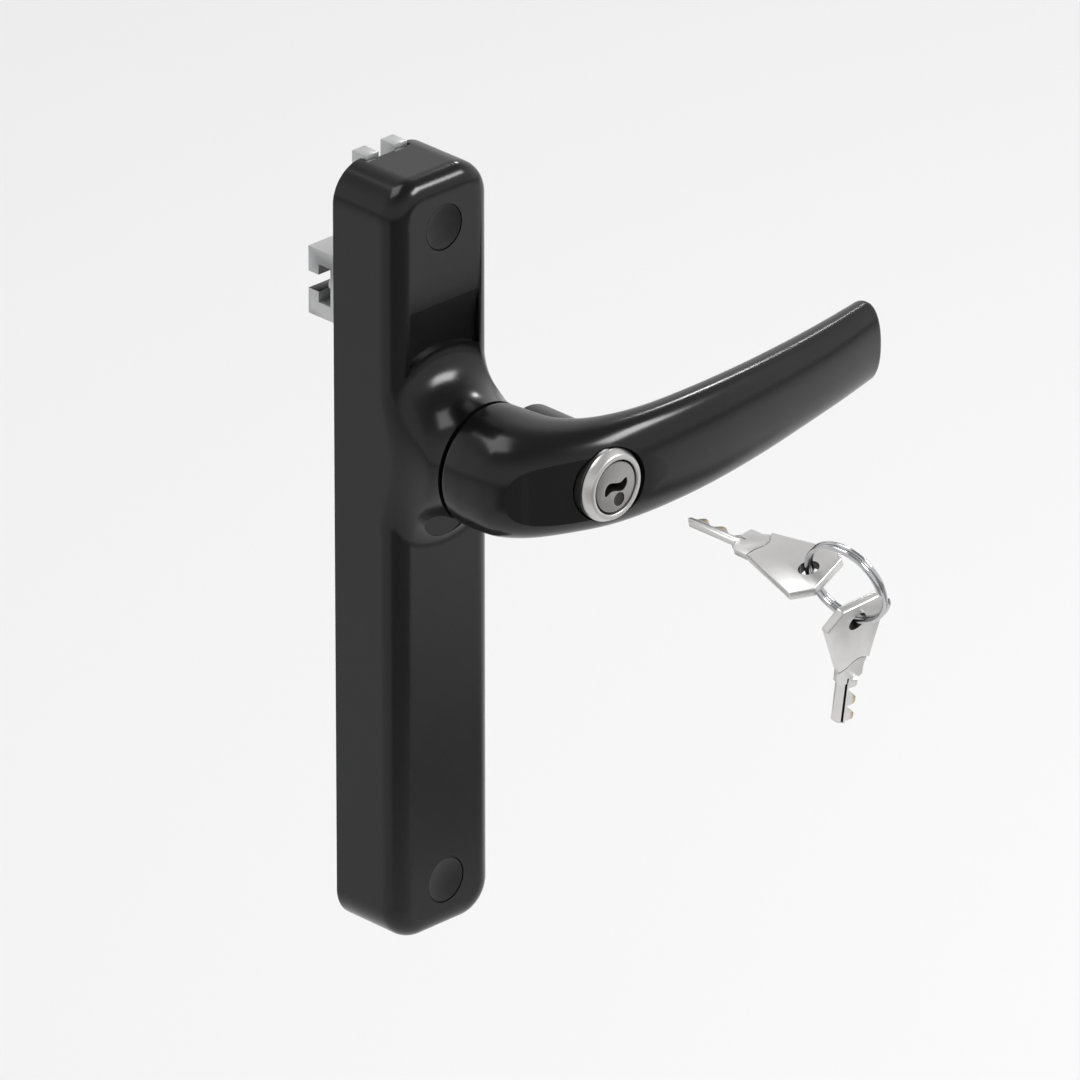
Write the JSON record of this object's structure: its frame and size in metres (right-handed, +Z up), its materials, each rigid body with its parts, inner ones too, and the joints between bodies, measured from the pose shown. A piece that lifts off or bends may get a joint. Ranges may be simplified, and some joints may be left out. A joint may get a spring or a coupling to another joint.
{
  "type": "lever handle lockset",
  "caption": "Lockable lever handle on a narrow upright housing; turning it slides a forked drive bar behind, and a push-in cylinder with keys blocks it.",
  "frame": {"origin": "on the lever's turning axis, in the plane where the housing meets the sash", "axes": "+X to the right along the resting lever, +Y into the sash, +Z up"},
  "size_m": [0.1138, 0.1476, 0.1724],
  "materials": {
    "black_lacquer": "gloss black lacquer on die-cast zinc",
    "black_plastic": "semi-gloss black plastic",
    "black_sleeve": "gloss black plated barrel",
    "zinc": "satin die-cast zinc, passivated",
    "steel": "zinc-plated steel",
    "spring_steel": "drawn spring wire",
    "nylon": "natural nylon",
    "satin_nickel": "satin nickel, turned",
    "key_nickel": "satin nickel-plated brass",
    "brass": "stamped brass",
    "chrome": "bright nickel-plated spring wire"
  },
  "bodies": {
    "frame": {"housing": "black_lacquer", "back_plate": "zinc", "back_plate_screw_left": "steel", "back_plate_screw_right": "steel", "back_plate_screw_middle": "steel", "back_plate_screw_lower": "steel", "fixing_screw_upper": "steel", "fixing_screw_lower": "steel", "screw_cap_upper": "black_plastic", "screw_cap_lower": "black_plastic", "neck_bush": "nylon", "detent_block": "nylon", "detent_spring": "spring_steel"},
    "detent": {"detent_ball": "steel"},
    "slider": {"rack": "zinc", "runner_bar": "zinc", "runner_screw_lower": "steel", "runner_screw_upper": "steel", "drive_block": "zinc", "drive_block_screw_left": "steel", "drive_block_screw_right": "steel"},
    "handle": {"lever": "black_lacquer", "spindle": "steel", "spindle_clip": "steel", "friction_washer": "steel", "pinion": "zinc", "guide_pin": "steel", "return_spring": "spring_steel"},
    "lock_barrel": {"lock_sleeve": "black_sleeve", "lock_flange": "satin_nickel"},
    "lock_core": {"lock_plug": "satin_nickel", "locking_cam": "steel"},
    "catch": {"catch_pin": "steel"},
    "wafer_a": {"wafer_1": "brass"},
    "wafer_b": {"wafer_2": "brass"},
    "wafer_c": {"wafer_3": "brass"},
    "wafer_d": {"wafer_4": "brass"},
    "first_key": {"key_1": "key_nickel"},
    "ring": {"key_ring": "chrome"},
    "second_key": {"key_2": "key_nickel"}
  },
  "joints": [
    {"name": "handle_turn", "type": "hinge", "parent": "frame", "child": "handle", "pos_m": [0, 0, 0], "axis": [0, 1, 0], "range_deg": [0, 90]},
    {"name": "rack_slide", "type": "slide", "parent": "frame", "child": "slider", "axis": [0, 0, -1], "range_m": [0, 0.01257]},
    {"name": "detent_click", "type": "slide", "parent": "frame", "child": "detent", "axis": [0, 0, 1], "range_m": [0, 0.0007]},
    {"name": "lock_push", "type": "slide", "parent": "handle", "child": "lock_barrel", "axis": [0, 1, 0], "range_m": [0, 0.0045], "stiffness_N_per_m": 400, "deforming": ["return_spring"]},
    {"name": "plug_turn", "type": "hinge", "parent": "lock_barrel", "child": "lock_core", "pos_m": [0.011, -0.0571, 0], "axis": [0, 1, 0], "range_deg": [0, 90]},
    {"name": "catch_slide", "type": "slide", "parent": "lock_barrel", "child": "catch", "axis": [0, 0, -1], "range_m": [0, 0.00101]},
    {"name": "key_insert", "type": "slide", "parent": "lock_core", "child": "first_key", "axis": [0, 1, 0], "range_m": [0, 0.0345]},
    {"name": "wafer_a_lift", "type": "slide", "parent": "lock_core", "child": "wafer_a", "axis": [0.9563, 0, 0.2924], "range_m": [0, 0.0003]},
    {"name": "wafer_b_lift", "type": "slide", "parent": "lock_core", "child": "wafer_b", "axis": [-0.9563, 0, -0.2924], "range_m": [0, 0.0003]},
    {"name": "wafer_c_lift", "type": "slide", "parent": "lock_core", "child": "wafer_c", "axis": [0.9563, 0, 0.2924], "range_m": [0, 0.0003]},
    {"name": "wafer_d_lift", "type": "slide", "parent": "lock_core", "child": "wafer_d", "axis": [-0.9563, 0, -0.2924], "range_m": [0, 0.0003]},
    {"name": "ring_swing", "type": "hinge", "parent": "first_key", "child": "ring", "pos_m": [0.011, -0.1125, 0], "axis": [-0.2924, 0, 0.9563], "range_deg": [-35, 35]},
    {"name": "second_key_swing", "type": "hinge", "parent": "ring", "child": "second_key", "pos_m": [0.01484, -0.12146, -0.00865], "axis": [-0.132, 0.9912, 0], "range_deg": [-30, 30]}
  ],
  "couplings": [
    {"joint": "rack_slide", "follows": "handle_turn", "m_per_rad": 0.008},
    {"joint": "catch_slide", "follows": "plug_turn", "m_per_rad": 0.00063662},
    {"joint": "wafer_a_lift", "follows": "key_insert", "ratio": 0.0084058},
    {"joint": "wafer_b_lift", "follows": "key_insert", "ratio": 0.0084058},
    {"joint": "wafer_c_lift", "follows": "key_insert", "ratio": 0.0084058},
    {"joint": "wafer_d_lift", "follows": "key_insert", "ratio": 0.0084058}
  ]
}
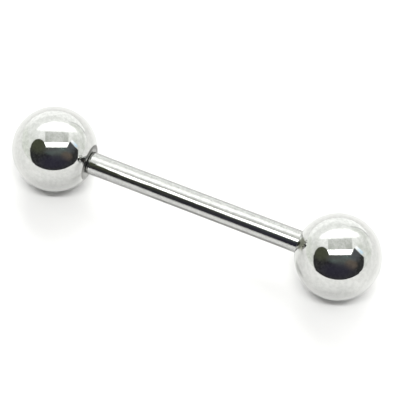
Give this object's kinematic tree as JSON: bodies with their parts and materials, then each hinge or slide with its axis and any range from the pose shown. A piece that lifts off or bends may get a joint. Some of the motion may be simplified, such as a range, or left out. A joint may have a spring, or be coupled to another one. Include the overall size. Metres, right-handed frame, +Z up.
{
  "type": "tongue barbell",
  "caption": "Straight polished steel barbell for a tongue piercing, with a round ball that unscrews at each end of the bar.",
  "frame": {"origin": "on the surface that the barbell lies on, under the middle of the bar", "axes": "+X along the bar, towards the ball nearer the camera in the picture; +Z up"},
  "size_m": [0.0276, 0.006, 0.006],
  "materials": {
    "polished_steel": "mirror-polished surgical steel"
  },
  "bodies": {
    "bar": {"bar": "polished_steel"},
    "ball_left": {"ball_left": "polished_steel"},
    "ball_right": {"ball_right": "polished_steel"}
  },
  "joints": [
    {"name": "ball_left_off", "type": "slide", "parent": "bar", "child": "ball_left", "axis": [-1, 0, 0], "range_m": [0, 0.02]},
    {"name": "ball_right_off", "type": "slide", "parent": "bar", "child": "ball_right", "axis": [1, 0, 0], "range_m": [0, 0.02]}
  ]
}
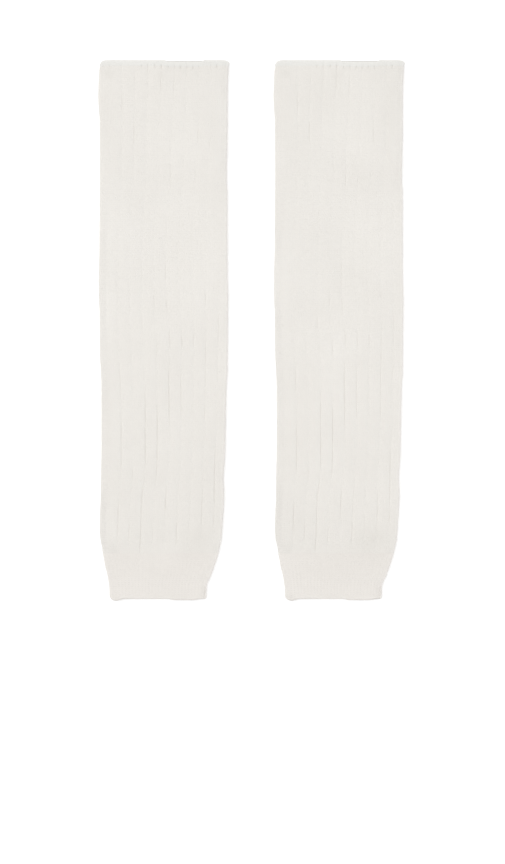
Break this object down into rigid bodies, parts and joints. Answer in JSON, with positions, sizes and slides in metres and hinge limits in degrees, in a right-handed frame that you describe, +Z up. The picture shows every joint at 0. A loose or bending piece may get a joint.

⁂

• What you are asked to do
The records above should be duplicated in full, exactly as given.

• Final result
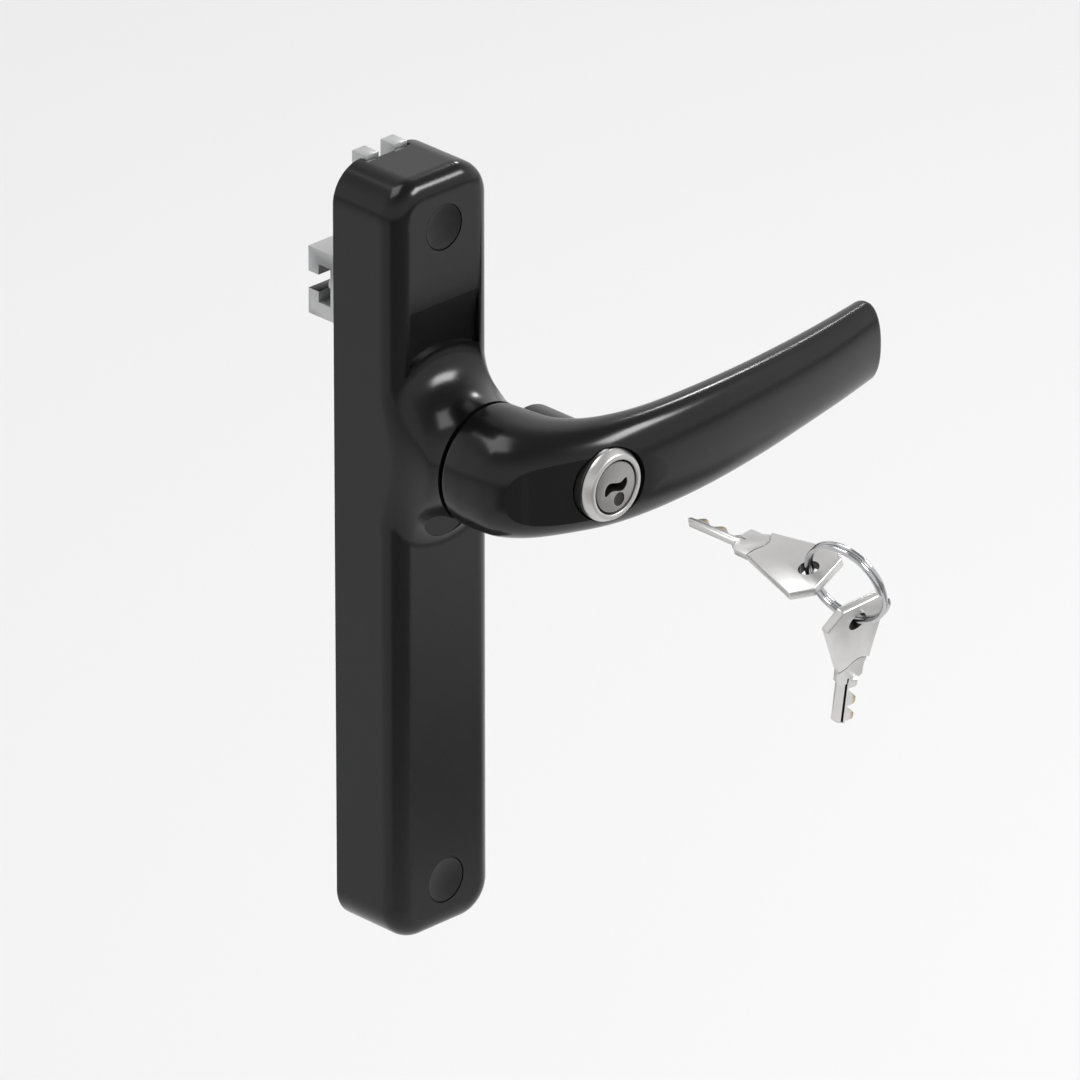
Write the JSON record of this object's structure: its frame and size in metres (right-handed, +Z up), its materials, each rigid body with its parts, inner ones too, and the joints between bodies, measured from the pose shown. A piece that lifts off or bends may get a joint. Ranges may be simplified, and some joints may be left out. A joint may get a spring or a coupling to another joint.
{
  "type": "lever handle lockset",
  "caption": "Lockable lever handle on a narrow upright housing; turning it slides a forked drive bar behind, and a push-in cylinder with keys blocks it.",
  "frame": {"origin": "on the lever's turning axis, in the plane where the housing meets the sash", "axes": "+X to the right along the resting lever, +Y into the sash, +Z up"},
  "size_m": [0.1138, 0.1476, 0.1724],
  "materials": {
    "black_lacquer": "gloss black lacquer on die-cast zinc",
    "black_plastic": "semi-gloss black plastic",
    "black_sleeve": "gloss black plated barrel",
    "zinc": "satin die-cast zinc, passivated",
    "steel": "zinc-plated steel",
    "spring_steel": "drawn spring wire",
    "nylon": "natural nylon",
    "satin_nickel": "satin nickel, turned",
    "key_nickel": "satin nickel-plated brass",
    "brass": "stamped brass",
    "chrome": "bright nickel-plated spring wire"
  },
  "bodies": {
    "frame": {"housing": "black_lacquer", "back_plate": "zinc", "back_plate_screw_left": "steel", "back_plate_screw_right": "steel", "back_plate_screw_middle": "steel", "back_plate_screw_lower": "steel", "fixing_screw_upper": "steel", "fixing_screw_lower": "steel", "screw_cap_upper": "black_plastic", "screw_cap_lower": "black_plastic", "neck_bush": "nylon", "detent_block": "nylon", "detent_spring": "spring_steel"},
    "detent": {"detent_ball": "steel"},
    "slider": {"rack": "zinc", "runner_bar": "zinc", "runner_screw_lower": "steel", "runner_screw_upper": "steel", "drive_block": "zinc", "drive_block_screw_left": "steel", "drive_block_screw_right": "steel"},
    "handle": {"lever": "black_lacquer", "spindle": "steel", "spindle_clip": "steel", "friction_washer": "steel", "pinion": "zinc", "guide_pin": "steel", "return_spring": "spring_steel"},
    "lock_barrel": {"lock_sleeve": "black_sleeve", "lock_flange": "satin_nickel"},
    "lock_core": {"lock_plug": "satin_nickel", "locking_cam": "steel"},
    "catch": {"catch_pin": "steel"},
    "wafer_a": {"wafer_1": "brass"},
    "wafer_b": {"wafer_2": "brass"},
    "wafer_c": {"wafer_3": "brass"},
    "wafer_d": {"wafer_4": "brass"},
    "first_key": {"key_1": "key_nickel"},
    "ring": {"key_ring": "chrome"},
    "second_key": {"key_2": "key_nickel"}
  },
  "joints": [
    {"name": "handle_turn", "type": "hinge", "parent": "frame", "child": "handle", "pos_m": [0, 0, 0], "axis": [0, 1, 0], "range_deg": [0, 90]},
    {"name": "rack_slide", "type": "slide", "parent": "frame", "child": "slider", "axis": [0, 0, -1], "range_m": [0, 0.01257]},
    {"name": "detent_click", "type": "slide", "parent": "frame", "child": "detent", "axis": [0, 0, 1], "range_m": [0, 0.0007]},
    {"name": "lock_push", "type": "slide", "parent": "handle", "child": "lock_barrel", "axis": [0, 1, 0], "range_m": [0, 0.0045], "stiffness_N_per_m": 400, "deforming": ["return_spring"]},
    {"name": "plug_turn", "type": "hinge", "parent": "lock_barrel", "child": "lock_core", "pos_m": [0.011, -0.0571, 0], "axis": [0, 1, 0], "range_deg": [0, 90]},
    {"name": "catch_slide", "type": "slide", "parent": "lock_barrel", "child": "catch", "axis": [0, 0, -1], "range_m": [0, 0.00101]},
    {"name": "key_insert", "type": "slide", "parent": "lock_core", "child": "first_key", "axis": [0, 1, 0], "range_m": [0, 0.0345]},
    {"name": "wafer_a_lift", "type": "slide", "parent": "lock_core", "child": "wafer_a", "axis": [0.9563, 0, 0.2924], "range_m": [0, 0.0003]},
    {"name": "wafer_b_lift", "type": "slide", "parent": "lock_core", "child": "wafer_b", "axis": [-0.9563, 0, -0.2924], "range_m": [0, 0.0003]},
    {"name": "wafer_c_lift", "type": "slide", "parent": "lock_core", "child": "wafer_c", "axis": [0.9563, 0, 0.2924], "range_m": [0, 0.0003]},
    {"name": "wafer_d_lift", "type": "slide", "parent": "lock_core", "child": "wafer_d", "axis": [-0.9563, 0, -0.2924], "range_m": [0, 0.0003]},
    {"name": "ring_swing", "type": "hinge", "parent": "first_key", "child": "ring", "pos_m": [0.011, -0.1125, 0], "axis": [-0.2924, 0, 0.9563], "range_deg": [-35, 35]},
    {"name": "second_key_swing", "type": "hinge", "parent": "ring", "child": "second_key", "pos_m": [0.01484, -0.12146, -0.00865], "axis": [-0.132, 0.9912, 0], "range_deg": [-30, 30]}
  ],
  "couplings": [
    {"joint": "rack_slide", "follows": "handle_turn", "m_per_rad": 0.008},
    {"joint": "catch_slide", "follows": "plug_turn", "m_per_rad": 0.00063662},
    {"joint": "wafer_a_lift", "follows": "key_insert", "ratio": 0.0084058},
    {"joint": "wafer_b_lift", "follows": "key_insert", "ratio": 0.0084058},
    {"joint": "wafer_c_lift", "follows": "key_insert", "ratio": 0.0084058},
    {"joint": "wafer_d_lift", "follows": "key_insert", "ratio": 0.0084058}
  ]
}
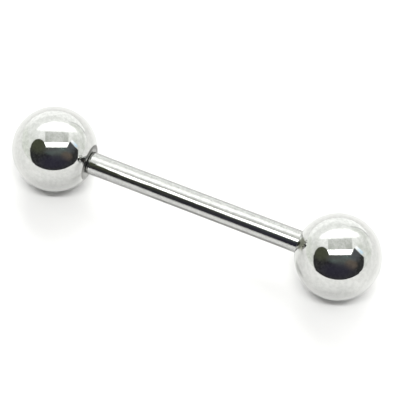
Give this object's kinematic tree as JSON: bodies with their parts and materials, then each hinge or slide with its axis and any range from the pose shown. A piece that lifts off or bends may get a joint. Some of the motion may be simplified, such as a range, or left out. A joint may have a spring, or be coupled to another one. Include the overall size. Metres, right-handed frame, +Z up.
{
  "type": "tongue barbell",
  "caption": "Straight polished steel barbell for a tongue piercing, with a round ball that unscrews at each end of the bar.",
  "frame": {"origin": "on the surface that the barbell lies on, under the middle of the bar", "axes": "+X along the bar, towards the ball nearer the camera in the picture; +Z up"},
  "size_m": [0.0276, 0.006, 0.006],
  "materials": {
    "polished_steel": "mirror-polished surgical steel"
  },
  "bodies": {
    "bar": {"bar": "polished_steel"},
    "ball_left": {"ball_left": "polished_steel"},
    "ball_right": {"ball_right": "polished_steel"}
  },
  "joints": [
    {"name": "ball_left_off", "type": "slide", "parent": "bar", "child": "ball_left", "axis": [-1, 0, 0], "range_m": [0, 0.02]},
    {"name": "ball_right_off", "type": "slide", "parent": "bar", "child": "ball_right", "axis": [1, 0, 0], "range_m": [0, 0.02]}
  ]
}
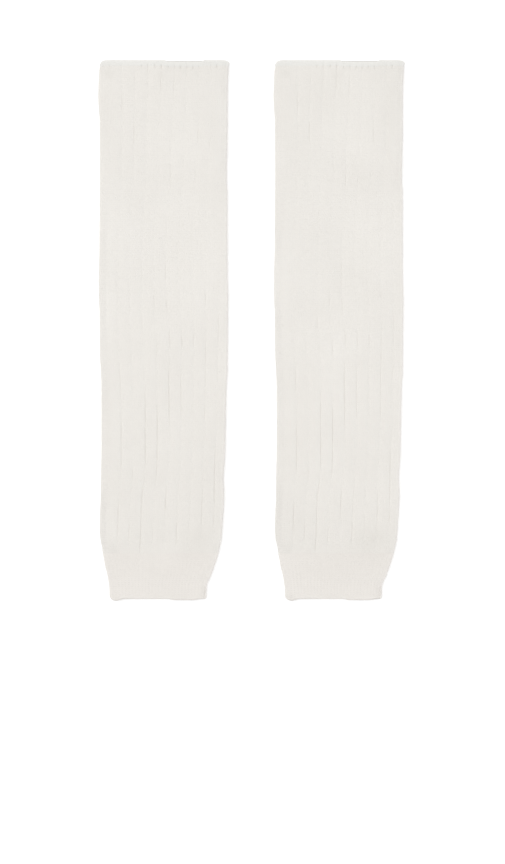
Break this object down into rigid bodies, parts and joints. Answer in JSON, with positions, sizes and slides in metres and hinge limits in degrees, in a right-handed frame that you describe, +Z up. The picture shows every joint at 0. A loose or bending piece may get a joint.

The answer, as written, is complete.